_Source material_
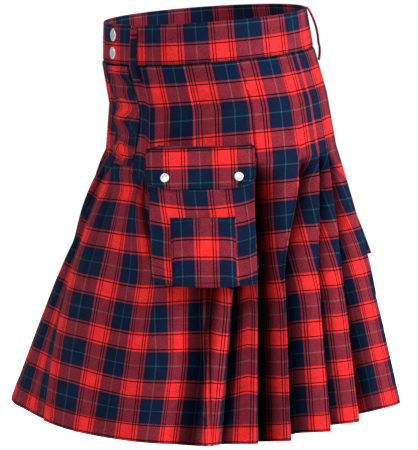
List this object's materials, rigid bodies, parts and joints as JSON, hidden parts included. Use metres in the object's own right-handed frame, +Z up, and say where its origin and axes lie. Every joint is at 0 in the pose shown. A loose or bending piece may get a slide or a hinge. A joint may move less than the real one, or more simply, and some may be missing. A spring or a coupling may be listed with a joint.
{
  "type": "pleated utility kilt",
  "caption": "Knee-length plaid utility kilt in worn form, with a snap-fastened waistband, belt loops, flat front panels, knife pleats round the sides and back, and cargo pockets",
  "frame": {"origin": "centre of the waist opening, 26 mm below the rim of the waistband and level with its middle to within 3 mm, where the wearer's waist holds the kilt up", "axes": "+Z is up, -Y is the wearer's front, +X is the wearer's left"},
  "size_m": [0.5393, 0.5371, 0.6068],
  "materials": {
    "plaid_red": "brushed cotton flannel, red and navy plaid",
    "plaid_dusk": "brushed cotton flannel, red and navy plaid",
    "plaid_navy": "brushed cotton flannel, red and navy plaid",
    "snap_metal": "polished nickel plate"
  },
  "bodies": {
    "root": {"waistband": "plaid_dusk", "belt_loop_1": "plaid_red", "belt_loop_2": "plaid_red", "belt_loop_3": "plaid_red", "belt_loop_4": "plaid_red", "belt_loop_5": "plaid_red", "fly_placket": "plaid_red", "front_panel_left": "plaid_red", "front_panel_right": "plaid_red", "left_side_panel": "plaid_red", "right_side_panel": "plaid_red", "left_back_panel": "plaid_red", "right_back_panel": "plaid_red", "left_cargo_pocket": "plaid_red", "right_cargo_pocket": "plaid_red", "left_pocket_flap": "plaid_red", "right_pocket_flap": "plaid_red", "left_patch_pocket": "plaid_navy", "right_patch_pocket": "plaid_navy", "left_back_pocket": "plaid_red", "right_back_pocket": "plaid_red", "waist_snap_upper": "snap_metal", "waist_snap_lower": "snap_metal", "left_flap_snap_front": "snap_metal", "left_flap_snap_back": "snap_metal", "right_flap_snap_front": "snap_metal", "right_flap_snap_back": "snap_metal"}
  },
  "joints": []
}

_Given request_
Each line above is to be repeated exactly.

_Reply to the exercise_
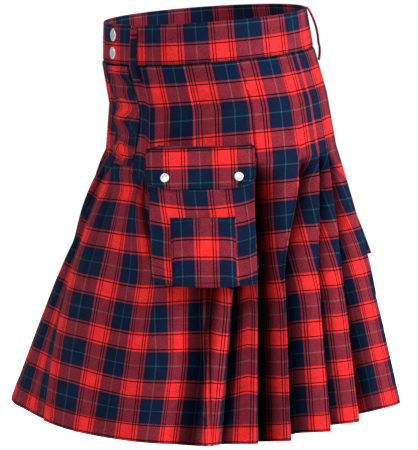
List this object's materials, rigid bodies, parts and joints as JSON, hidden parts included. Use metres in the object's own right-handed frame, +Z up, and say where its origin and axes lie. Every joint is at 0 in the pose shown. A loose or bending piece may get a slide or a hinge. A joint may move less than the real one, or more simply, and some may be missing. A spring or a coupling may be listed with a joint.
{
  "type": "pleated utility kilt",
  "caption": "Knee-length plaid utility kilt in worn form, with a snap-fastened waistband, belt loops, flat front panels, knife pleats round the sides and back, and cargo pockets",
  "frame": {"origin": "centre of the waist opening, 26 mm below the rim of the waistband and level with its middle to within 3 mm, where the wearer's waist holds the kilt up", "axes": "+Z is up, -Y is the wearer's front, +X is the wearer's left"},
  "size_m": [0.5393, 0.5371, 0.6068],
  "materials": {
    "plaid_red": "brushed cotton flannel, red and navy plaid",
    "plaid_dusk": "brushed cotton flannel, red and navy plaid",
    "plaid_navy": "brushed cotton flannel, red and navy plaid",
    "snap_metal": "polished nickel plate"
  },
  "bodies": {
    "root": {"waistband": "plaid_dusk", "belt_loop_1": "plaid_red", "belt_loop_2": "plaid_red", "belt_loop_3": "plaid_red", "belt_loop_4": "plaid_red", "belt_loop_5": "plaid_red", "fly_placket": "plaid_red", "front_panel_left": "plaid_red", "front_panel_right": "plaid_red", "left_side_panel": "plaid_red", "right_side_panel": "plaid_red", "left_back_panel": "plaid_red", "right_back_panel": "plaid_red", "left_cargo_pocket": "plaid_red", "right_cargo_pocket": "plaid_red", "left_pocket_flap": "plaid_red", "right_pocket_flap": "plaid_red", "left_patch_pocket": "plaid_navy", "right_patch_pocket": "plaid_navy", "left_back_pocket": "plaid_red", "right_back_pocket": "plaid_red", "waist_snap_upper": "snap_metal", "waist_snap_lower": "snap_metal", "left_flap_snap_front": "snap_metal", "left_flap_snap_back": "snap_metal", "right_flap_snap_front": "snap_metal", "right_flap_snap_back": "snap_metal"}
  },
  "joints": []
}